We Like to Laugh
We like to laugh. We all know this.
It is why children take amusement in clowns, cartoons, and big, goofy animals. Though the antics may be silly by adult standards, children see genuine surprise and actions unexpected. Even infants not yet able to verbally communicate can express their delight over such pleasantries, it is wired into our brains at birth. Children innately know this.
It is why the television shows that are consistently rated the best of all time – I Love Lucy, The Honeymooners, Dick Van Dyke, Mary Tyler Moore, Seinfeld – are comedies. Even when we are in the mood for drama, action, or dry, rote courtroom procedurals, we like them accented with a touch of amusement. Screenwriters know this.
When drama moves into real life, we still look towards humor to give us a feeling of calm, a modicum of clarity. It is a vehicle to help us make sense of the senseless. When we witness the terrible and horrible, humor helps us cope, helps us move on, helps us know everything will be all right. Stephen Colbert and Jon Stewart know this. John Oliver knows this. Charlie Hebdo knows this.
But humor is a fickle thing. It is driven by surprise, its heart lies in the unexpected. As Charlie Chaplin recounted: slipping on a banana peel isn’t funny, stepping over a banana peel and disappearing into a manhole is. The joke you laughed at yesterday may be tomorrow’s banana peel. It is why Ray J. Johnson’s shtick was amusing for two minutes; by the third time he recited “You can call me Ray, you can call me Jay...” the joke had moved into annoying territory and his audience wished he would simply shut up and go away. And the next time they saw him they'd turn off the TV or switch the channel. Charlie Chaplin knew what made humor work. Ray J. Johnson didn’t know this.
I write humor because I like to make people laugh. But that is only part of the reason. I also want people to think. Many of my pieces are not slap-your-knee, guffaw-out-loud funny, and they are not intended to be. They are intended to provoke thoughts, about life, about society, about our human condition. The humor is there to punctuate the point. Good humorists and comedians know this. Their readers, listeners, and fans know this.

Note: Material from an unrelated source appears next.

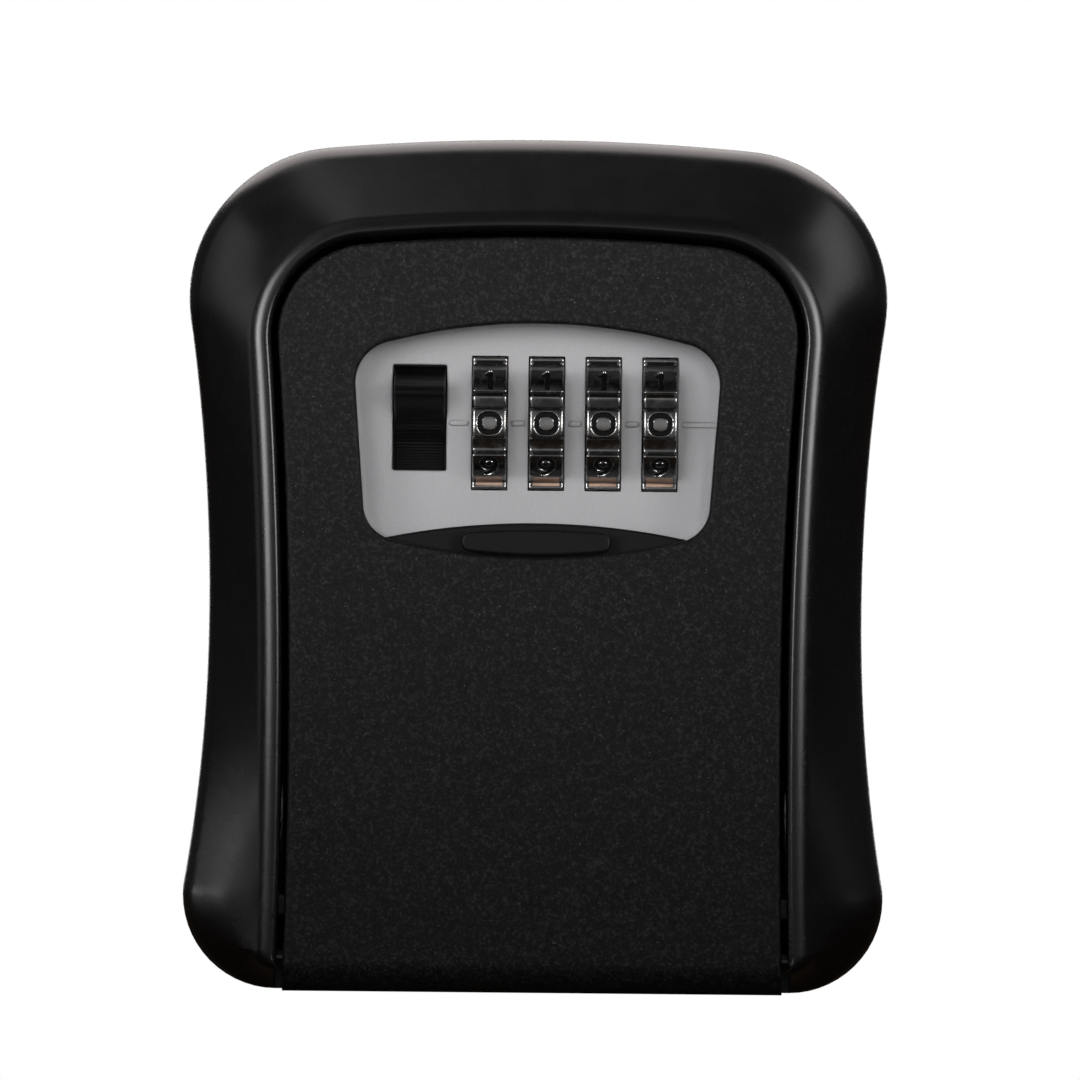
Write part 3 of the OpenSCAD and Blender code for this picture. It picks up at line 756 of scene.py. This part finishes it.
def panel():
    rim = [(window(1.7), 27.5), (window(1.7), 34.1), (window(1.45), 34.4), (window(0.5), 34.4)]
    ob = rings(rim, "dial_tray")
    # the dish, with a rounded foot to its wall
    r, wall = 0.9, 0.4
    levels = [(window(wall - r * (1 - cos(a))), PANEL_F + r * (1 - sin(a)))
              for a in (90, 75, 60, 45, 30, 15, 0)]
    ob = cut(ob, rings(levels + [(window(wall), 33.9), (window(wall), 36)]))
    # the plate behind it, chamffered at the back
    half_width, z0, z1, back, chamfer = 31.3, 57.7, 96.3, 27.2, 0.4
    full = arched(half_width, z0, z1, 6.2)
    small = arched(half_width - chamfer, z0 + chamfer, z1 - chamfer, 5.9)
    ob = add(ob, rings([(small, back), (full, back + chamfer), (full, 28.6)]))
    # pockets and slots for the wheels and the slider
    for x in WHEEL_X:
        ob = cut(ob, rod(WHEEL_R + 0.15, x - 2.46, x + 2.46, AXIS, "x", 192))
        ob = cut(ob, slot_cutter(x, 4.88, AXIS_Z - 8.95, AXIS_Z + 8.95, 0.2, 0.13))
    ob = cut(ob, slot_cutter(SLIDER_X, 7.3, 70.1, 84.4))
    # bars between and beside the wheels
    starts = [SLIDER_X + 3.95] + [x + 2.85 for x in WHEEL_X]
    ends = [x - 2.85 for x in WHEEL_X] + [25.6]
    for x0, x1 in zip(starts, ends):
        ob = add(ob, pill(x0, x1))
    ob = cut(ob, rod(3.75, WHEEL_X[0] + 1, WHEEL_X[3] + 5.6, AXIS, "x"))
    for s in (-1, 1):
        for z in PANEL_SCREW_Z:
            ob = cut(ob, rod(1.35, 20, 40, (s * PANEL_SCREW_X, 0, z), seg=32))
    return ob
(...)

Perhaps there is a certain amount of humor in the future leader of our nation. To the minds of some he may seem like a silly clown, a funny buffoon, a humorous jester. Like the punchline to a good joke, he may be surprising and unexpected to some others. And like pointed topical humor, he may even give a feeling of calm or hope to some who feel fear or see senselessness in society. Perhaps part of the reason this man was elected was simply because some people like to laugh.
But to those who find his antics refreshing, I say: Much like Ray J. Johnson's shtick, he is going to get old and annoying very quickly, you'll stop laughing, and you'll wish he would shut up and go away. And you won't be able to shut him off or change the channel.